Columbia Records, which was trying to concentrate on its rock and pop catalogue did not heavily promote the record when it was released, but the album got a boost when the new version of Folsom Prison Blues quickly shot to the top of the Country music charts and was climbing the pop charts.  It suffered a set back when many radio stations pulled the song for its reference to murder in the wake of the assassination of Bobby Kennedy in April.

The album was greeted with unanimous rave reviews in both the country music and mainstream press.  Al Aronowitz in Life summed of the sentiment of most critics that Cash sang like “someone who has grown up believing he is one of the people that these songs are about.”
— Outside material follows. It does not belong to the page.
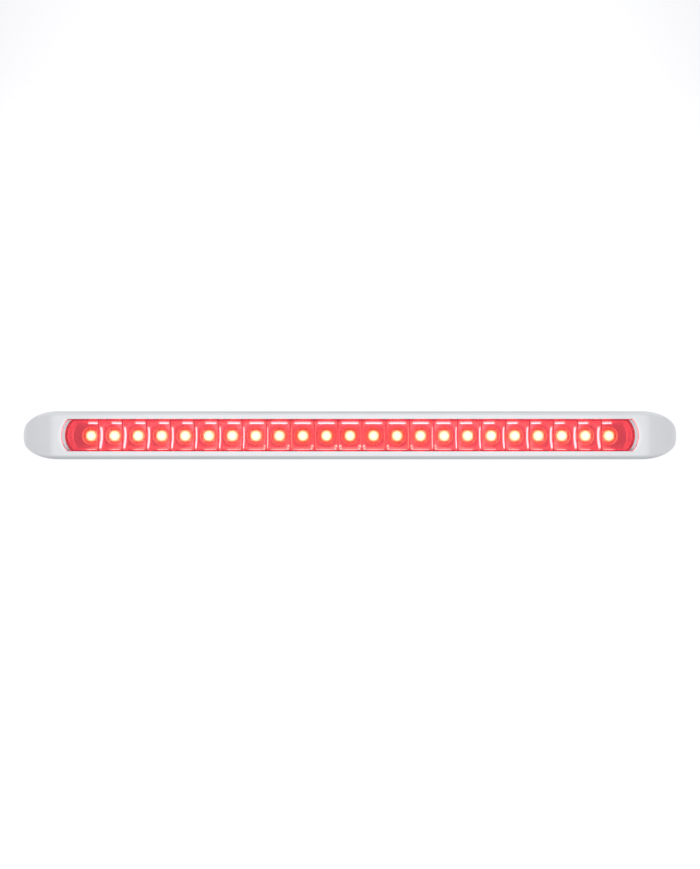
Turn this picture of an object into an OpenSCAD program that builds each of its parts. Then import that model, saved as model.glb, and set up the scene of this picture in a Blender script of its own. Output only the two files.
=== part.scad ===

The record was a Number 1 Country hit and rose to 13 on Billboard’s Pop Album chart in a year dominated by the Beatles and the emergence of American psychedelic rock.  It was certified as a Gold Record for half a million copies shipped by August.  On the strength of the record’s success and cross-over appeal, ABC Television gave him his own prime time variety show, destined to be a legendary showcase not only for the star but for a who’s who of rising folk, country, pop, and rock and roll acts.

The original album is generally regarded as the greatest country music record of all time.  Re-released as a CD in 1999 with three additional tracks from the concerts, it scored again, this time going Triple Platinum for sales of over three million copies.  In 2008, Columbia and Legacy Records re-issued At Folsom Prison as a two CD, one DVD set with both concerts uncut and remastered, including the performances by Perkins, the Statler Brothers, and June Carter.  The DVD contained both original footage and interviews with Cash, Carter and others involved in the project. 

Almost makes you wish that you were a California felon lucky enough to be in the original audience.